3.2 Human Mobility Patterns

Due to large usage of smart phones, sensor-based mobiles are in the pockets of millions, so data of each individual and their traveling habits can be explore, but such data comes not only volume based, but with velocity and because of its spatial nature, in terms of variety as well. Gonzalez et al. [23] shows that individual human have high degree of temporal and spatial pattern regularity which can be used in epidemic prevention, emergency response urban planning as well as agent-based modeling [24].

3.3 Space Technology

The Sloan Digital Sky Survey has collected data which compromises of around 500 million photometric observations of objects from the sky which makes job of space scientist easy to get data without sending astronomer’s into the sky. But still extracting knowledge from such vast collection of Big data is tedious job. Business enterprises are also using big space data to carry their operation in different remote parts of the world [25, 26].

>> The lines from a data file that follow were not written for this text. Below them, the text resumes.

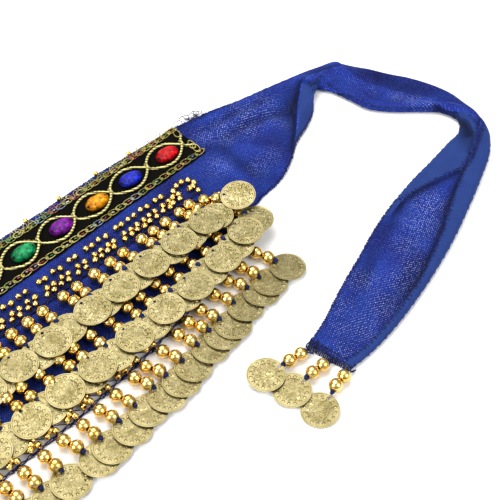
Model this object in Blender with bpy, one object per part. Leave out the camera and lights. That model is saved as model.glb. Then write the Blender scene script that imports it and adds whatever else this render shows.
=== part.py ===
"""A belly dance hip scarf laid flat, at its real size.

Metres, +Z up. The origin is on the surface under the scarf, below the middle of its gem
band. +X runs along the band and +Y points to the waist side. The script's own sizes are
in millimetres and become metres where a mesh is placed.
"""

import math

import bmesh
import bpy
from mathutils import Vector

MM = 0.001

# Gem band: one gem in each oval cell, and a short ribbon end past the last cell.
CELL_LENGTH = 26.6
CELL_COUNT = 25
BAND_END = 6.0
BAND_LOW = -15.6
BAND_HIGH = 14.0
BAND_THICKNESS = 0.8
GEM_LENGTH = 15.5
GEM_WIDTH = 10.5
GEM_HEIGHT = 3.0
GEM_SHIFT = 0.4
GEM_TABLE_SHARE = 0.6
GEM_SEAT_INSET = 1.0
BAND_HALF = CELL_LENGTH * CELL_COUNT / 2

# Heights above the surface, and the clearance between pieces that touch on the real scarf.
GAP = 0.3
CLOTH_TOP = 1.6
ON_CLOTH = CLOTH_TOP + GAP
ON_FLOOR = GAP

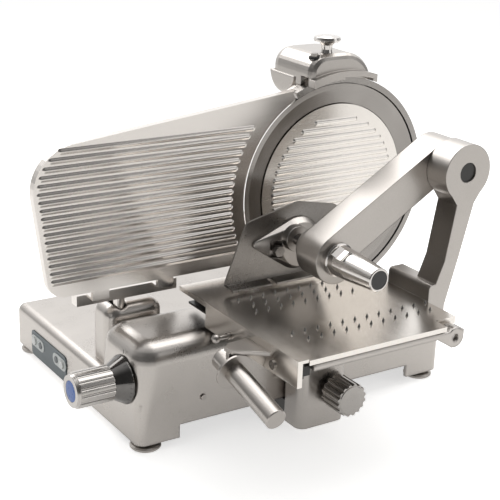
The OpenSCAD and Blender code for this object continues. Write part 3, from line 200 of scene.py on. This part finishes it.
# %% castings, sheet, rods and tube
ALONG_X = (60, 2.4, 2.4)
ALONG_Y = (2.4, 60, 2.4)
casting = metal("cast_aluminium_tumbled", "B9B4AF", "B1ACA7", (0.26, 0.33), (1.6, 1.6, 1.6),
                bump=0.004, edge=5.0)
arm_casting = metal("cast_aluminium_polished", "B4AFAA", "ACA7A2", (0.28, 0.34), (1.6, 1.6, 1.6),
                    bump=0.003, edge=1.6)
steel_x = metal("stainless_sheet_brushed_along_x", "D8D3CE", "D2CDC8", (0.22, 0.26), ALONG_X,
                bump=0.0005, edge=0)
steel_y = metal("stainless_sheet_brushed_along_y", "E4DFD9", "DED9D3", (0.20, 0.25), ALONG_Y,
                bump=0.0005, edge=0)
cover_steel = metal("stainless_cover_ground", "E3DED8", "DED9D3", (0.24, 0.28), ALONG_X,
                    bump=0.0005, edge=0)
turned = metal("stainless_turned_satin", "B0ABA6", "A7A29D", (0.28, 0.34), (1.2, 30, 1.2), bump=0.003)
# Its darker colour is also put on the table's spikes, as painted shade for the dark reflections in them.
rod_steel_and_spike_shade = metal("hardened_rod_ground_and_spike_shade", "ABA7A3", "979390", (0.16, 0.24), (1.2, 1.2, 1.2),
                  bump=0.002, edge=0.3)
guard_steel = metal("stainless_ring_guard_satin", "A29E9A", "918D89", (0.26, 0.36), (2, 2, 2), bump=0.004)
tube_steel = metal("stainless_tube_polished", "D2CECA", "C8C4C0", (0.12, 0.18), (20, 20, 20),
                   bump=0.001, edge=0.4)
# The dial cone's chrome is given a dark colour: painted shade for the dark front and left that it mirrors.
chrome_with_painted_shade = metal("chromed_brass_painted_shade", "6F6D6B", "666462", (0.08, 0.14), (8, 8, 8),
                bump=0.002, edge=0.4)
grey_block = metal("aluminium_block_painted_grey", "6E6D6B", "5E5D5B", (0.40, 0.50), (1, 1, 1), bump=0.03)
print("metals", len(bpy.data.materials))

# %% [markdown]
# The blade is hardened steel, ground while it turns, so its marks are rings round its
# axis, and it looks darker than the sheet beside it. The two fluted knobs are turned,
# and their marks are rings round their own axes.

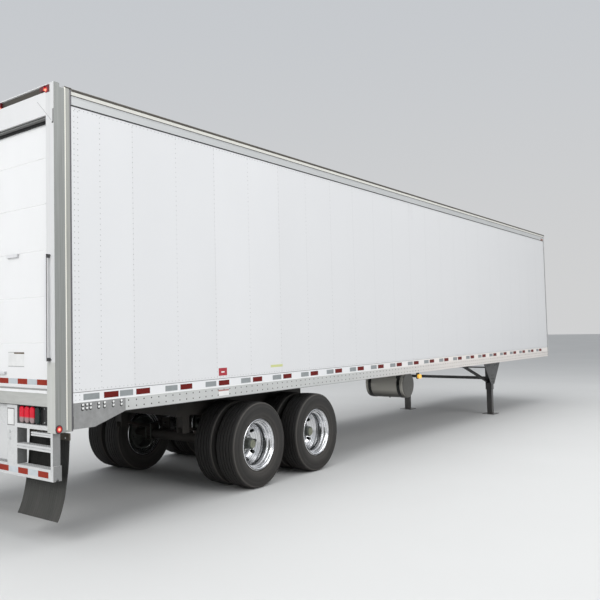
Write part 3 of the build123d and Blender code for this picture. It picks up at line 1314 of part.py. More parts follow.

4 Conclusion and Unsolved Issues

Big Data means opportunities for different section of society to grow virtually, and most of the data are continuous in nature which creates research challenges to extract information from such huge volume of stream data. In this paper, we have presented concept of stream Big data and highlighted the general architecture which can be for stream big data, also provided a literature survey on numerous techniques and mechanisms for getting information from stream big data. Still there are many issues need to be focused for usage of big data.

  • Decision science

Building system for real-time analytics which can transfer data science into decision science becomes vital to cope up with enormous need of today’s information system.

  • Distributed algorithms

Many frameworks have been developed for distributed computing, but for analyzing and predicting accurate information for such application, there is a need to have distributed data mining algorithms.